Green Pass: il dito e la luna

Il fiume di parole, molte a sproposito, che da qualche settimana si è riversato in rete e su carta stampata in merito al Green Pass, induce a pensare che sia un argomento su cui siamo chiamati a concentrarci, per non pensare ad altro, ad esempio alla gestione dei fondi del PNRR in arrivo, oppure alla carenza di personale e strutture adeguate alla ripresa dell’anno scolastico, alla mancata territorializzazione dei presidi sanitari, solo per citare due dei nodi irrisolti del governo Draghi.

Ma sono davvero troppi i temi lasciati in disparte, purtroppo non solo dal governo o dai partiti: la ribalta unica, servita con solerzia dall’informazione mainstream, dello scontro green pass sì/no, opportunamente spettacolarizzata, indebolisce l’attenzione su mobilitazioni cruciali, e con scenari politici e di classe ben più definiti, e scomodi, a partire dal tema del lavoro, della crisi, della povertà, della distribuzione della ricchezza. Ricordiamo a questo proposito il corteo nazionale di sabato 18 settembre indetto dal collettivo di fabbrica GKN, per fare un esempio.

Eppure ci sono alcuni elementi, in questo dibattito che ha assunto toni da crociata pro e anti green pass, su cui val la pena fermarci, sottraendosi alla canea che qualunque posizione integralista suscita.

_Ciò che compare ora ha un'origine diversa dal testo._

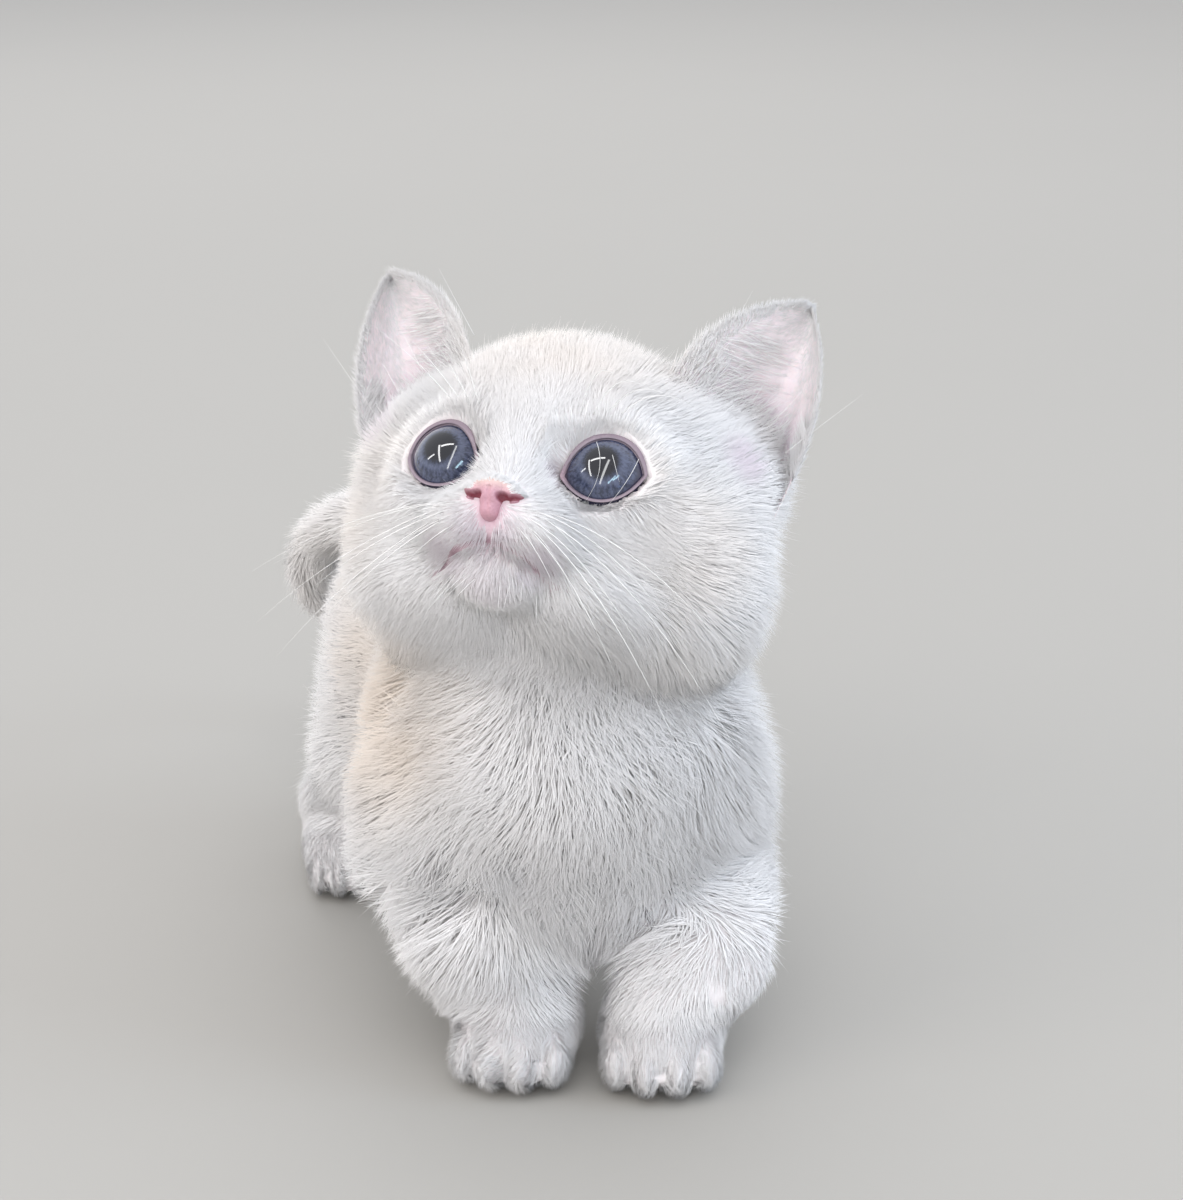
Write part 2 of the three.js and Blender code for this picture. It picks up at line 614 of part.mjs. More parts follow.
// An ear is a cupped sheet between two edges that meet at the tip. Its front and back are split alike.
function earGeometry(sign) {
  const { medial, lateral, tip, cup, thickness } = EAR;
  const inner = new THREE.QuadraticBezierCurve3(at(medial), at(EAR.medialBend), at(tip));
  const outer = new THREE.QuadraticBezierCurve3(at(lateral), at(EAR.lateralBend), at(tip));
  const columns = 9;
  const rows = 9;
  const root = -0.34;
  const edgePoint = (edge, v) => {
    if (v >= 0) return edge.getPoint(v);
    return edge.getPoint(0).addScaledVector(edge.getTangent(0), v * 26);
  };
  const sheet = (u, v, behind) => {
    const point = edgePoint(inner, v).lerp(edgePoint(outer, v), u);
    const bow = Math.sin(Math.PI * u) * cup * Math.pow(1 - Math.max(0, v), 0.7);
    const wall = thickness * (0.45 + 0.55 * Math.sin(Math.PI * u)) * (1 - 0.45 * Math.max(0, v));
    const back = bow + (behind ? wall : 0);
    point.y += back;
    point.x += 0.12 * back;
    point.z -= 0.1 * back;
    return vec(sign * point.x, point.y, point.z);
  };
  const ring = (v) => {
    const front = Array.from({ length: columns + 1 }, (_, i) => sheet(i / columns, v, false));
    const back = Array.from({ length: columns + 1 }, (_, i) => sheet(1 - i / columns, v, true));
    return [...front, ...back];
  };
  const stations = Array.from({ length: rows }, (_, i) => lerp(root, 0.97, Math.pow(i / (rows - 1), 0.9)));
  const rings = stations.map(ring);
  const first = rings[0].reduce((sum, p) => sum.add(p), vec()).divideScalar(rings[0].length);
  const last = sheet(0.5, 1, false).lerp(sheet(0.5, 1, true), 0.5);
  return closedBody(first, rings, last);
}

function earSolid(sign) {
  const grown = (x, y, z) => kittenFromHead(x, y, z) - GAP;
  const clearance = toSolid(skin(limitedTo(grown, neckCuts), headSpine, HEAD_DETAIL));
  return toSolid(earGeometry(sign)).subtract(clearance);
}

function headParts() {
  const head = new THREE.Group();
  head.applyMatrix4(headPose);
  head.add(part("head", headSolid(), finishes.coat));
  const noseHoles = nostril(1).add(nostril(-1));
  head.add(part("nose", toSolid(noseSkin(0)).subtract(noseHoles), finishes.nose));
  for (const { name, sign } of SIDES) {
    head.add(part(`ear_${name}`, earSolid(sign), finishes.cream));
    head.add(part(`eye_${name}`, toSolid(ballAt(eyeCentre(sign), EYE.radius, 22, 14)), finishes.eye));
  }
  return head;
}

// The trunk's parts

const line = (from, to) => new THREE.LineCurve3(from, to);

function trunkSection(name, spine, faces, detail, finish, withoutLegs = []) {
  const mass = withoutLegs.reduce(clearOf, limitedTo(kitten, faces));
  const whole = toSolid(skin(mass, spine, detail));
  const solid = withoutLegs.reduce((left, cut) => left.subtract(spaceBehind(cut)), cutBehind(whole, faces));
  return part(name, solid, finish);
}

function trunkParts() {
  const trunk = new THREE.Group();
  const foreLegs = SIDES.map(({ sign }) => foreLegCuts(sign));
  const hindLegs = SIDES.map(({ sign }) => hindLegCuts(sign));
  const neckSpine = line(vec(0, -23, 60), vec(-1, -34, 96));
  const neckFaces = [flipped(cuts.head), cuts.neck, cuts.chest];
  const neckDetail = { sectors: 40, frontRings: 1, sideRings: 8, backRings: 1 };
  trunk.add(trunkSection("neck", neckSpine, neckFaces, neckDetail, finishes.coat));
  const chestSpine = line(vec(0, -34, 54), vec(0, 13, 56));
  const chestFaces = [flipped(cuts.head), flipped(cuts.neck), cuts.chest];
  const chestDetail = { sectors: 40, frontRings: 7, sideRings: 8, backRings: 1 };
  trunk.add(trunkSection("chest", chestSpine, chestFaces, chestDetail, finishes.coat, foreLegs));
  const bellySpine = line(vec(0, 3, 56), vec(0, 38, 56));
  const bellyFaces = [flipped(cuts.head), flipped(cuts.chest), cuts.belly];
  const bellyDetail = { sectors: 32, frontRings: 1, sideRings: 6, backRings: 1 };
  trunk.add(trunkSection("belly", bellySpine, bellyFaces, bellyDetail, finishes.cream));
  const rumpSpine = line(vec(0, 28, 57), vec(0, 60, 57));
  const rumpFaces = [flipped(cuts.belly), cuts.rump];
  const rumpDetail = { sectors: 32, frontRings: 1, sideRings: 6, backRings: 8 };
  trunk.add(trunkSection("rump", rumpSpine, rumpFaces, rumpDetail, finishes.cream, hindLegs));
  return trunk;
}

// The tail's three lengths

function tailStretch(from, to) {
  const points = Array.from({ length: 7 }, (_, i) => tailPath.getPointAt(lerp(from, to, i / 6)));
  return new THREE.CatmullRomCurve3(points);
}

function tailParts() {
  const tail = new THREE.Group();
  const lengths = [
    { name: "tail_base", from: 0.16, to: 0.44, faces: [flipped(cuts.rump), cuts.tailBase] },
    { name: "tail_middle", from: 0.4, to: 0.72, faces: [flipped(cuts.tailBase), cuts.tailMiddle] },
    { name: "tail_tip", from: 0.68, to: 0.97, faces: [flipped(cuts.tailMiddle)] },
  ];
  for (const { name, from, to, faces } of lengths) {
    const detail = { sectors: 14, frontRings: 3, sideRings: 6, backRings: 4 };
    tail.add(trunkSection(name, tailStretch(from, to), faces, detail, finishes.cream));
  }
  return tail;
}

// The legs and paws

function legParts() {
  const legs = new THREE.Group();
  for (const { name, sign } of SIDES) {
    const place = (x, y, z) => vec(sign * x, y, z);
    const mirrored = (cut) => ({
      point: cut.point.clone().multiply(vec(sign, 1, 1)),
      normal: cut.normal.clone().multiply(vec(sign, 1, 1)),
    });
    const wrist = movedBy(mirrored(cuts.wrist), stanceAt(cuts.wrist.point.z));
    const ankle = mirrored(cuts.ankle);
    const foreCuts = foreLegCuts(sign);
    const hindCuts = hindLegCuts(sign);
    const armLine = [place(14.5, -43, 16), place(23, -34, 24), place(29, -25, 36)];
    const arm = new THREE.CatmullRomCurve3(armLine.map(inStance));
    const limbDetail = { sectors: 22, frontRings: 4, sideRings: 4, backRings: 4 };
    const pawDetail = { sectors: 28, frontRings: 6, sideRings: 3, backRings: 4 };
    const leg = (label, spine, faces, detail) =>
      trunkSection(`${label}_${name}`, spine, faces, detail, finishes.coat);
    legs.add(leg("foreleg", arm, [...foreCuts, wrist], limbDetail));
    const pawSpine = line(inStance(place(13.6, -52, 7.5)), inStance(place(13.4, -41, 8)));
    const betweenPaws = movedBy(face(vec(), vec(-sign, 0, 0)), stanceAt(0));
    const pawCuts = [betweenPaws, flipped(wrist), floor];
    legs.add(leg("forepaw", pawSpine, pawCuts, pawDetail));
    const haunch = line(place(23, 46, 30), place(25, 58, 22));
    legs.add(leg("thigh", haunch, [...hindCuts, ankle], limbDetail));
    const footSpine = line(place(28.6, 45, 7.5), place(26.5, 64, 8));
    legs.add(leg("hindfoot", footSpine, [hindCuts[2], flipped(ankle), floor], pawDetail));
  }
  return legs;
}

const group = new THREE.Group();
group.add(headParts(), trunkParts(), tailParts(), legParts());

// The origin is on the floor, below the middle of the whole model
group.updateMatrixWorld(true);
const size = new THREE.Box3().setFromObject(group, true);
const centre = size.getCenter(vec());
group.position.set(-centre.x, -centre.y, -size.min.z);

export default group;
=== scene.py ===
"""A munchkin kitten on four short legs, head turned and lifted, as a life-size model on a pale floor.

Shapes are worked out in millimetres in the body's own frame, which faces -Y with the kitten's left at +X.
The head has a frame of its own, where the face looks along -Y. A mesh is shifted to the frame and put into
metres as it is made. The skin lies under the coat's outer surface by the depth of the coat, and the tufts
stand on it and lean along the lie of the fur until their tips reach that surface.
"""

import bmesh
import bpy
import numpy as np
from mathutils import Matrix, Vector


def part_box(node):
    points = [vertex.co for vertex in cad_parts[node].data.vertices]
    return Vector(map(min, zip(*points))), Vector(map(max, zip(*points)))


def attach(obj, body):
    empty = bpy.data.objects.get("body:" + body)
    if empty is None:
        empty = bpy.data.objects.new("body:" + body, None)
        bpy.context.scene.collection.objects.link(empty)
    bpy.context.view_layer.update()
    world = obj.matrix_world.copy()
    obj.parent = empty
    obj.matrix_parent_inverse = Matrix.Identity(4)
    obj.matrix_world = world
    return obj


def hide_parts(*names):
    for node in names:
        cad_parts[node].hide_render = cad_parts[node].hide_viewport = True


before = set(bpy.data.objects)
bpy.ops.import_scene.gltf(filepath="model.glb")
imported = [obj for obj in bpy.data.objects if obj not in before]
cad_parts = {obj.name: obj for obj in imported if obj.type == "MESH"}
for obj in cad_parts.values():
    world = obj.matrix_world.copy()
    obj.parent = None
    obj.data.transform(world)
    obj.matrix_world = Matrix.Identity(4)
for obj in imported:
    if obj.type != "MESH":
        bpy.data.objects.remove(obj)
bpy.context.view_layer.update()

MM = 0.001
QUICK = 1.0

# The trunk's masses: centre and how far each reaches, as in the solids
CHEST = ((0, -23, 57), (37, 38, 36))
SHOULDER = ((23, -22, 48), (18, 25, 24))
BIB = ((0, -42, 64), (27, 19, 21))
APRON = ((0, -39, 38), (22, 16, 19))
BELLY = ((0, 18, 56), (30.5, 54, 34))
RUMP = ((0, 50, 57), (28, 35, 35))
THIGH = ((19, 47, 38), (14, 24, 27))

# Where the coat is fluffed out of the solids' surface or lies flat under it: place, width and height
FLUFF = (((-27, -52, 30), 16, 4.5), ((-30, -40, 44), 14, 1.5), ((38, -34, 32), 16, -3.5))

# The legs' joints and paws
STANCE = {"y": -46, "turn": -22, "shift": (-3.4, -4), "top": 36, "bottom": 14}
UPPER_ARM = (29, -23, 46)
ELBOW = (31, -26, 33)
FOREARM = (20, -37, 24)
WRIST = (14, -44, 14)
KNEE = (23, 47, 32)
HOCK = (26, 66, 14)
FORE_PAW = {"centre": (13.4, -46, 7.5), "half": (12.6, 15), "height": 15, "toe_out": 4}
HIND_PAW = {"centre": (28.5, 51, 7), "half": (9.5, 13), "height": 14, "toe_out": 8}

# The tail's line from the rump and its thickness at each end
TAIL_LINE = (
    (0, 72, 68), (-1, 90, 69), (-8, 107, 65), (-17, 121, 56), (-17, 132, 43), (-7, 139, 31), (6, 140, 24),
)
TAIL_RADIUS = (10, 6.5)

# The head: where it sits and how it is turned, lifted and tilted, in degrees, and its own sizes
HEAD_PLACE = np.array((-6.6, -36.4, 102.4))
HEAD_TURN = {"turn": -34.7, "lift": -36.9, "tilt": 0.6}
SKULL = ((0, 4, 6.75), (35, 32, 32.75))
RUFF = ((24, 2, -8), (18, 21, 19))
RUFF_SWAY = (2.5, 0, 0)
TEMPLE = ((29, 4, 9), (13, 15, 14))
EAR_ROOT = ((28, 12, 21), (13, 12, 14))
EYE = {"place": (14, -17.4, 3.6), "radius": 8.3, "out": 10, "up": 3}
EYE_OPENING = (13.6, 10.8)
LID_THICKNESS = 1.3
NOSE = {"y": -37.6, "z": -6.7, "width": 10.6}
MOUTH = {"top": -10, "fork": -13.6, "corner": (11, -17.8)}
EAR = {"medial": (21.6, -9, 33), "lateral": (42, 3, 16.5), "tip": (41.3, -4, 46.8), "cup": 12, "wall": 2.6}
EAR_HOLLOW = np.array((37.0, -7.5, 15.5))
EAR_HOLLOW_DEPTH = 4.0
EAR_INNER_BEND = (29, -8, 45)
EAR_OUTER_BEND = (47.5, -1, 33)
WHISKERS = {"rows": 3, "columns": 3, "x": 5.4, "z": -8.8, "column_step": 2.6, "row_step": 1.8}
WHISKER_LENGTH = (12, 38)
WHISKER_SAG = {"left": 20, "right": 9}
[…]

Il primo ha a che fare con la tendenza, già in atto, alla normalizzazione dell’emergenza, con provvedimenti eccezionali a cui non viene assegnata una scadenza definitiva e che vengono incessantemente rinnovati. Già abbiamo visto sdoganare il Daspo urbano e i vari decreti “sicurezza” da Minniti a Salvini fino alla riforma del 2020, che presentano forzature giuridiche legittimate dall’essere nati per fronteggiare situazioni definite “emergenziali” e che hanno rappresentato livelli sempre maggiori di erosione dei diritti, transitando alla fine, senza troppo clamore, dall’emergenza all’ordinarietà.

In questo caso specifico il decreto con cui viene istituito il Green Pass non ha una base normativa giuridica, e di fatto si aggira l’obbligo di legiferare esplicitamente comprimendo diritti costituzionalmente garantiti, imponendo in modo surrettizio un obbligo vaccinale de facto. Un passo avanti nella Grande Trasformazione di cui parla Agamben, che si sta compiendo nella sfera politica, nella quale un cambiamento radicale può prodursi senza bisogno di alterare il testo della Costituzione. Del resto come risulta da Open Polis sono l’ 86,4% le leggi di iniziativa governativa sul totale di quelle approvate durante il governo Draghi. Senza affidare speranze al dibattito parlamentare, va comunque rilevato che l’emergenza Covid ha ulteriormente aumentato l’uso già abnorme di strumenti assunti d’autorità, comprimendo in misura eccessiva il confronto politico.

Certo non si può non notare come in altri casi – un esempio su tutti il DDL Zan – ci si sia guardati bene dall’imprimere qualsivoglia accelerazione: in un caso come nell’altro, per emanare provvedimenti oppure per evitare di farlo, di fatto la dinamica parlamentare viene piegata alla volontà di chi – ormai è evidente – comanda e non governa

Si pone poi in questo caso il problema, molto discusso, dell’utilizzo dei dati personali. In un’epoca in cui il traffico di dati e metadati è uno dei business principali di grandi multinazionali che operano nei settori più disparati, e che riescono a difendersi con giustificazioni legali per questi veri e propri furti. E si parla di dati sensibili di centinaia di milioni di cittadini.

Inoltre andrebbe chiarito che il Green Pass non è un dispositivo medico, ma un atto burocratico, una questione giuridico amministrativa, non sanitaria. E infatti non è chiaro su quali basi scientifiche si regga questa operazione, visto che i ricercatori hanno stabilito che un vaccinato, se contagiato, può non ammalarsi ma può a sua volta diventare contagioso e trasmettere il virus. Lecito quindi il dubbio che questa operazione non sia affatto risolutiva dal punto di vista sanitario.

In sostanza, il Green Pass è un obbligo mascherato e potenzialmente discriminante. Ci pare quindi legittima la domanda: se, come ci dicono, i vaccini sono la soluzione a questa pandemia, cosa impedisce renderli obbligatori? Forse il fatto che così facendo il governo si dovrebbe prendere delle responsabilità che con il Green Pass vengono invece scaricate sui singoli individui.